Various types of luminophores have been developed over the last decade, but rarely with conjugated polymers, according to Verduzco.
“Part of the problem with using conjugated polymers for this application is that they can be unstable and degrade quickly,” said Verduzco, a professor of chemical and biomolecular engineering and of materials science and nanoengineering. “But we’ve learned a lot about improving the stability of conjugated polymers in recent years, and in the future, we can engineer the polymers for both stability and desired optical properties.”
The lab also simulated the return of energy from panels as large as 120 inches square. They reported these panels would provide somewhat less energy, but it would still contribute to a household’s needs.

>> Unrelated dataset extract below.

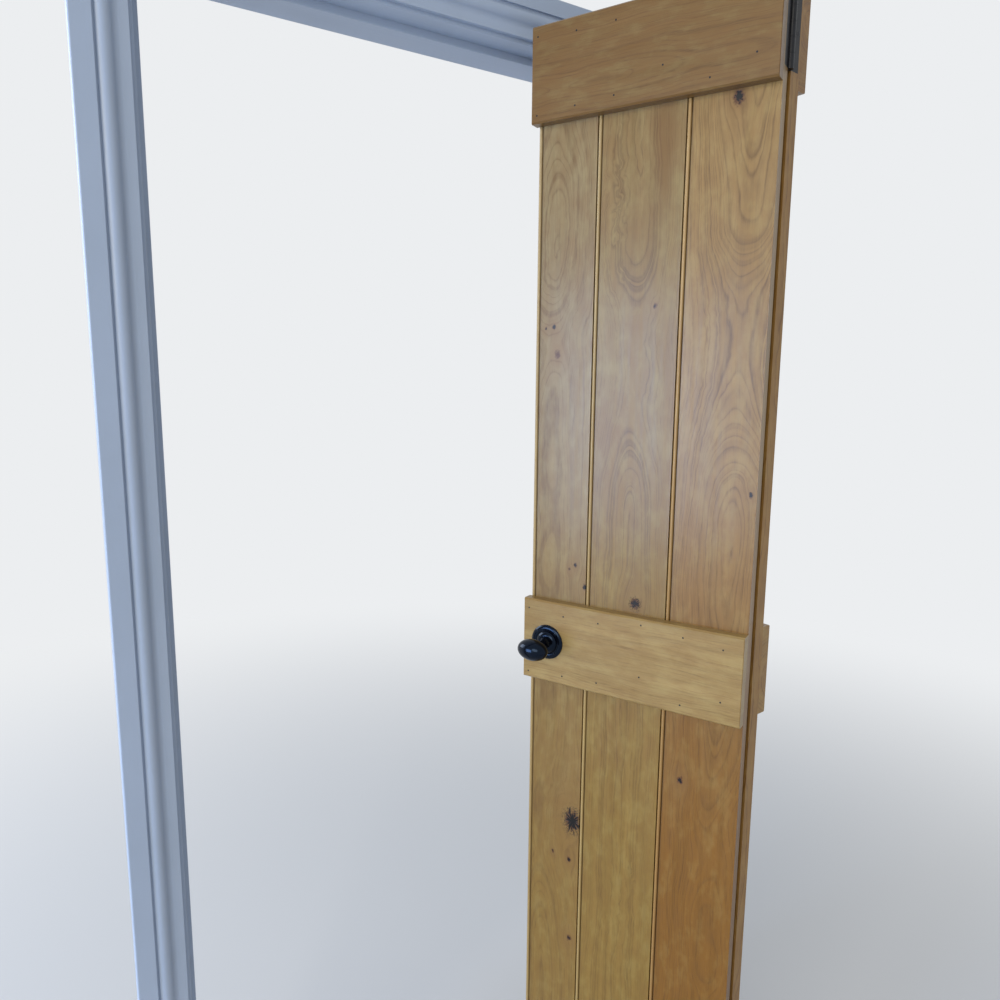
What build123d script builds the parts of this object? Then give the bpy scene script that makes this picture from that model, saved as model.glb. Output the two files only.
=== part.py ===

Li noted the polymer might also be tuned to convert energy from infrared and ultraviolet light, allowing those panels to remain transparent.
“The polymers can even be printed in patterns in the panels, so they can be turned into artwork,” he said.
Co-authors are University of Washington alumnus Yujian Sun; Yongcao Zhang, a graduate assistant at the University of Houston, and Yuxin Li, a graduate assistant at the University of Cincinnati. Solera City Energy supported the research.